- WHAT TO PRODUCE -
Copy the listing below line for line, starting at its first line and ending with the line that has "return rind" in it. Add nothing.

- RAW DATA -
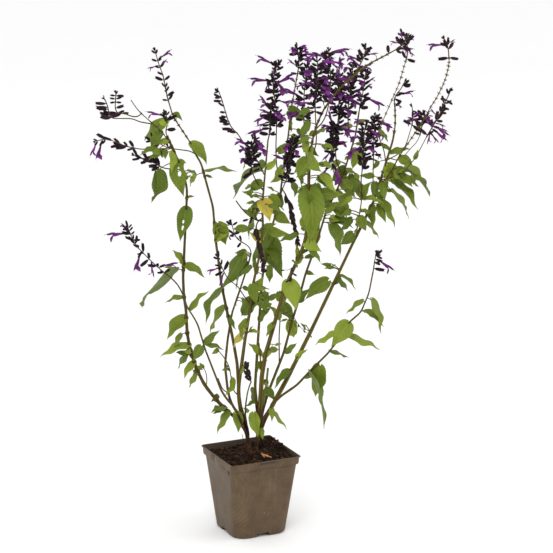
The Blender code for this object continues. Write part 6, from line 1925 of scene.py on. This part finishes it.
def make_stem(name, tubes, feet, crown):
    """A stem and its side shoots; its foot, below where the stems part, belongs to the crown."""
    rind = Bundle()
    parting = tubes[0].parting()
    foot_tone, tip_tone = STEM_TONES[name]
    for number, tube in enumerate(tubes):
        joints = joints_of(tube, feet) if name in KNOTTED else []
        knobs = []
        end = lengths(tube.points)[-1]
        if name in KNOBBLY and number == 0:
            start = lengths(tube.points)[int(np.argmax(tube.pixels[:, 1] < KNOBBLY[name]))]
            knobs = [(at, 2.2 * MM) for at in spaced(start, end, 11 * MM, 8 * MM)]
        if name == "stem_right_leafy" and number in KNOBBLY_SHOOTS:
            knobs = [(at, 2.4 * MM) for at in spaced(0.25 * end, end, 11 * MM, 7 * MM)]
        knots = sorted(joints + [at for at, _ in knobs])
        if number == 0:
            add_stem(crown, tube, (foot_tone, tip_tone), joints, 0.0, parting)
            add_stem(rind, tube, (foot_tone, tip_tone), knots, parting, None, knobs)
        else:
            add_stem(rind, tube, (tip_tone, tip_tone), knots, 0.0, None, knobs, (1.05, 1.05))
    return rind


def make_plant(stems, trunks, spikes, seated, finishes):
    """The crown and every stem, each with its leaf stalks, and the leaves as a piece of their own."""
    grown = seated + small_leaves(stems)
    feet = [leaf[1] for leaf in grown] + [tube.points[0] for tube in spikes.values()]
    crowns = {side: make_trunk(trunk) for side, trunk in trunks.items()}
    stub = place(TWIG_STUB, TWIG_AWAY)
    add_tube(crowns["left"], stub, np.array((0.7, 0.55, 0.6, 0.35)) * MM, 5, 0.5, 0.0)
    dry = dry_bits(stems)
    for name, tubes in stems.items():
        rind = make_stem(name, tubes, feet, crowns[trunk_of(name)])
        slot = {"stem_green_cut": "stem_green", "stem_dead_thin": "stem_dry"}.get(name, "stem_olive")
        mine = [leaf[1:] for leaf in grown if leaf[0] == name]
        for stem_point, foot, tip, _, _ in mine:
            add_stalk(rind, stem_point, foot, unit(tip - foot), float(SEASON.random()))
        if mine:
            make_leaves(name, mine, finishes["leaf"], slot)
        bits = [bit[1:] for bit in dry if bit[0] == name]
        if bits:
            make_husks(name, bits, finishes["dead_calyx"], slot)
        rind.piece(name + "_rind", finishes[slot], slot, (name,), 60)
    for side, crown in crowns.items():
        node = "crown_" + side
        mine = [leaf[1:] for leaf in grown if leaf[0] == node]
        for stem_point, foot, tip, _, _ in mine:
            foot, tip = brought_forward(node, foot, tip)
            add_stalk(crown, stem_point, foot, unit(tip - foot), float(SEASON.random()))
        if mine:
            make_leaves(node, mine, finishes["leaf"], "stem_bark")
        crown.piece(node + "_wood", finishes["crown"], "stem_bark", (node,), 60)


def dry_bits(stems):
    """Each dry bit with the stem nearest its start: a line from inside the stem to its end pixel."""
    found = []
    for sx, sy, ex, ey, count in DRY_BITS:
        node = nearest_stem(stems, (sx, sy))
        tube, index = nearest(stems[node], (sx, sy))
        start = tube.points[index]
        reach = place((ex, ey), start @ LEVEL - 0.008)[0] - start
        end = start + reach * min(1.0, (DRY_REACH if count else STICK_REACH) / np.linalg.norm(reach))
        found.append((node, start, end, count))
    return found


# ---------- spikes ----------
# The share of calyces that have fallen, the mm between whorls of a dead, full or plain spike at its
# foot and of any at its tip, and how long a flower of the thick of the bloom is.
FALLEN = 0.12
DEAD_GAP, FULL_GAP, PLAIN_GAP, TIP_GAP = 6, 8, 14, 5.8
FLOWER_LONG = (0.020, 0.034)


def whorl_calyces(name, whorls, at, points):
    """The calyces of each whorl, as rows of foot, direction, up, size, tint and tone."""
    spike, dead, full = SPIKES[name], "dead" in name, name in FULL
    long, gap, along_stalk = COMBS.get(name, (1.0, None, None))
    loose = along_stalk is None
    rows = []
    for order, where in enumerate(whorls):
        part = (where - whorls[0]) / max(at[-1] - whorls[0], 1e-6)
        count = 2 if gap else int(SEASON.integers(2, 4) + (part > 0.3) + full * SEASON.integers(0, 3))
        centre, up = at_point(where, at, points)
        view = unit(np.cross(up, FORWARD))
        behind = np.cross(view, up)
        start = order * 0.9 + SEASON.uniform(-0.3, 0.3)
        for number in range(count):
            if SEASON.random() < FALLEN:
                continue
            angle = start + number * 2 * math.pi / count + SEASON.uniform(-0.35, 0.35)
            out = view * math.cos(angle) + behind * math.sin(angle)
            if spike["side"]:
                out = unit(RIGHT * spike["side"] + out * 0.55)
                out = unit(out - up * (out @ up))
            if gap and not along_stalk:
                out = RIGHT * (spike["side"] or (-1, 1)[number % 2]) + LEVEL * SEASON.normal() * 0.4
            rise = SEASON.uniform(0.05, 1.0) if loose else along_stalk * SEASON.uniform(0.7, 1.3)
            direction = unit(out + up * rise + SEASON.normal(size=3) * (0.14 if gap else 0.24)
                             - UPRIGHT * (0.30 if loose else 0.1) * (1 - part))
            if dead:
                direction = unit(direction * 0.75 + up)
            size = (0.85 if dead else 1.0) * CALYX_LENGTH * (1.08 - 0.34 * part**2.5) * long
            rows.append((centre, direction, up, size * SEASON.uniform(0.62, 1.18), SEASON.random(),
                         0.5 * SEASON.random() ** 3))
    return rows


def more_flowers(name, start, at, points):
    """The open flowers that only the fine model bears: those of FULL by seed, and those of EXTRA."""
    more = []
    for _ in range(FULL.get(name, 0)):
        foot, up = at_point(at[-1] * SEASON.uniform(max(0.45, start), 0.97), at, points)
        view = unit(np.cross(up, FORWARD))
        angle = SEASON.choice((0.0, math.pi)) + SEASON.normal() * 0.7
        out = view * math.cos(angle) + np.cross(view, up) * math.sin(angle)
        direction = unit(0.8 * out + up * SEASON.uniform(-0.3, 0.6) - LEVEL * SEASON.uniform(0.0, 0.9))
        reach = SEASON.uniform(*FLOWER_LONG)
        tip = foot + direction * reach
        if np.all(tip >= CAD_BOX[0]) and np.all(tip <= CAD_BOX[1]):
            more.append((flower_line(foot, tip, 0.08 * reach), direction))
    for calyx, end in EXTRA.get(name, ()):
        foot = points[np.argmin([np.hypot(*(seen_at(point) - calyx)) for point in points])]
        tip = place(end, foot @ LEVEL - 0.004)[0]
        more.append((flower_line(foot, tip, MM), unit(tip - foot)))
    return more


def make_spike(name, tube, flowers, finishes):
    """One spike: its stalk, whorls of calyces closer and fuller to its tip, and its open flowers."""
    dead = "dead" in name
    start = SPIKES[name]["start"]
    green, bells = Bundle(), Bundle()
    at, points, radii = eased(tube, 0.005, 0.003)
    points[0] -= unit(points[1] - points[0]) * 2.2 * MM
    gap = COMBS.get(name, (1.0, None))[1]
    first_gap = gap or (DEAD_GAP if dead else FULL_GAP if name in FULL else PLAIN_GAP)
    whorls = spaced(start * at[-1], at[-1] - 2 * MM, first_gap * MM, (gap or TIP_GAP) * MM, 0.38)
    radii = swollen(at, radii, whorls, 0.45, 0.0015)
    add_tube(green, points, radii * 1.05, 6, float(SEASON.random()), float(SEASON.uniform(0, 0.35)))
    rows = whorl_calyces(name, whorls, at, points)
    ahead = tangents(points)[-1]
    for number in range(3):
        rows.append((points[-1] - ahead * (2 - number) * 1.2 * MM,
                     unit(ahead + SEASON.normal(size=3) * 0.3), unit(np.cross(ahead, FORWARD)),
                     CALYX_LENGTH * (0.50 - 0.08 * number), SEASON.random(), 0.2))
    for line, _ in flowers:
        rows.append((line[0], unit(line[2] - line[0]), UPRIGHT, lengths(line)[-1] * 0.36,
                     SEASON.random(), 0.1))
    more = more_flowers(name, start, at, points)
    for line, direction in more:
        rows.append((line[0], direction, UPRIGHT, lengths(line)[-1] * 0.38, SEASON.random(), 0.1))
    add_calyces(bells, *zip(*rows))
    slot = "dead_calyx" if dead else "calyx_purple"
    bells.piece(name + "_calyces", finishes[slot], slot, (name,), 75)
    green.piece(name + "_stalk", finishes["dead_stalk" if dead else "spike_stalk"], slot, (name,), 60)
    if flowers or more:
        petals = Bundle()
        for line, _ in flowers + more:
            add_flower(petals, line, float(SEASON.random()))
        petals.piece(name + "_corollas", finishes["petal"], slot, (name,), 50)


# ---------- the studio ----------
FLOOR_RADIUS = 30.0
FLOOR_SIDES = 48
SENSOR = 36.0

# Each lamp: where it stands, its width and its power; both are turned to the middle of the plant.
LAMPS = {"key_lamp": ((-1.5, -2.2, 2.6), 1.8, 42.0), "side_lamp": ((2.4, -1.2, 1.6), 1.6, 14.0)}
LAMPS_AIM = (0.0, 0.0, 0.35)


def make_studio():
    """A pale floor, soft light from above and both sides, and the camera of the photograph."""
    scene = bpy.context.scene
    ring = round_the(FLOOR_SIDES)
    edge = np.stack((FLOOR_RADIUS * np.cos(ring), FLOOR_RADIUS * np.sin(ring), 0 * ring), -1)
    sheet = bpy.data.meshes.new("studio_floor")
    sheet.from_pydata(edge.tolist(), [], [tuple(range(FLOOR_SIDES))])
    sheet.materials.append(floor_finish())
    floor = bpy.data.objects.new("studio_floor", sheet)
    scene.collection.objects.link(floor)
    world = bpy.data.worlds.new("studio_air")
    world.use_nodes = True
    world.node_tree.nodes["Background"].inputs["Color"].default_value = (1.0, 1.0, 1.0, 1.0)
    world.node_tree.nodes["Background"].inputs["Strength"].default_value = 1.0
    scene.world = world
    scene.view_settings.view_transform = "Standard"
    for label, (where, size, power) in LAMPS.items():
        lamp = bpy.data.lights.new(label, "AREA")
        lamp.size, lamp.energy = size, power
        holder = bpy.data.objects.new(label, lamp)
        back = unit(np.array(where) - LAMPS_AIM)
        beside = unit(np.cross(UPRIGHT, back))
        holder.matrix_world = matrix(beside, np.cross(back, beside), back, where)
        scene.collection.objects.link(holder)
    lens = bpy.data.cameras.new("photo_camera")
    lens.sensor_width = SENSOR
    lens.lens = SENSOR * SIGHT_LENGTH / (2 * SIGHT_CENTRE)
    lens.clip_end = 100.0
    camera = bpy.data.objects.new("photo_camera", lens)
    camera.matrix_world = matrix(RIGHT, UP, -FORWARD, EYE)
    scene.collection.objects.link(camera)
    scene.camera = camera


def matrix(right, up, back, where):
    """The place and turn of a camera or lamp from its three directions."""
    return Matrix([*np.column_stack((right, up, back, where)).tolist(), (0.0, 0.0, 0.0, 1.0)])


def make_everything():
    """The pot, soil, chip, plant and studio, in the order that the seeded draws follow."""
    trunks, stems, spikes, flowers, leaves = lay_out()
    finishes = {
        "leaf": leaf_finish(), "crown": bark_finish(),
        "stem_olive": stem_finish("olive_rind", linear(42, 28, 6), linear(96, 84, 16)),
        "stem_green": stem_finish("green_rind", linear(74, 92, 30), linear(104, 126, 44)),
        "stem_dry": stem_finish("dry_rind", linear(58, 42, 30), linear(96, 82, 60), 0.8),
        "calyx_purple": velvet_finish(
            "calyx_velvet", linear(15, 7, 12), linear(44, 14, 36), linear(46, 25, 38)),
        "dead_calyx": velvet_finish(
            "dry_calyx", linear(26, 18, 18), linear(44, 32, 28), linear(70, 54, 44), 0.9),
        "spike_stalk": stem_finish("mauve_stalk", linear(40, 22, 24), linear(62, 42, 34), 0.7),
        "dead_stalk": stem_finish("dead_stalk", linear(40, 28, 22), linear(60, 46, 36), 0.85),
        "petal": petal_finish(),
    }
    make_pot(plastic_finish())
    make_soil(soil_finish())
    make_chip(chip_finish())
    make_plant(stems, trunks, spikes, leaves, finishes)
    for name, tube in spikes.items():
        make_spike(name, tube, flowers[name], finishes)
    make_studio()


make_everything()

- SOLUTION TO THIS EXERCISE -
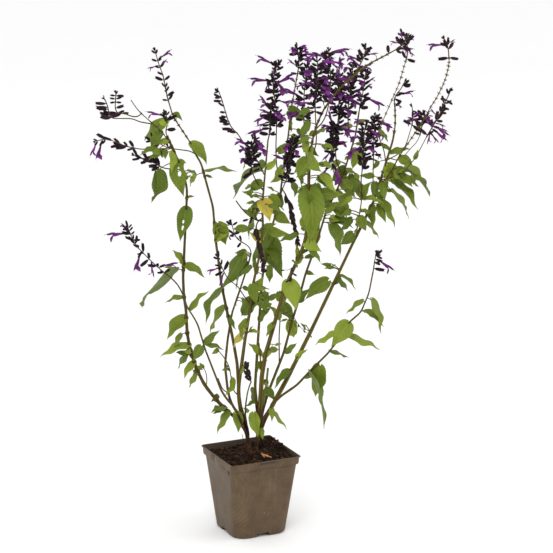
The Blender code for this object continues. Write part 6, from line 1925 of scene.py on. This part finishes it.
def make_stem(name, tubes, feet, crown):
    """A stem and its side shoots; its foot, below where the stems part, belongs to the crown."""
    rind = Bundle()
    parting = tubes[0].parting()
    foot_tone, tip_tone = STEM_TONES[name]
    for number, tube in enumerate(tubes):
        joints = joints_of(tube, feet) if name in KNOTTED else []
        knobs = []
        end = lengths(tube.points)[-1]
        if name in KNOBBLY and number == 0:
            start = lengths(tube.points)[int(np.argmax(tube.pixels[:, 1] < KNOBBLY[name]))]
            knobs = [(at, 2.2 * MM) for at in spaced(start, end, 11 * MM, 8 * MM)]
        if name == "stem_right_leafy" and number in KNOBBLY_SHOOTS:
            knobs = [(at, 2.4 * MM) for at in spaced(0.25 * end, end, 11 * MM, 7 * MM)]
        knots = sorted(joints + [at for at, _ in knobs])
        if number == 0:
            add_stem(crown, tube, (foot_tone, tip_tone), joints, 0.0, parting)
            add_stem(rind, tube, (foot_tone, tip_tone), knots, parting, None, knobs)
        else:
            add_stem(rind, tube, (tip_tone, tip_tone), knots, 0.0, None, knobs, (1.05, 1.05))
    return rind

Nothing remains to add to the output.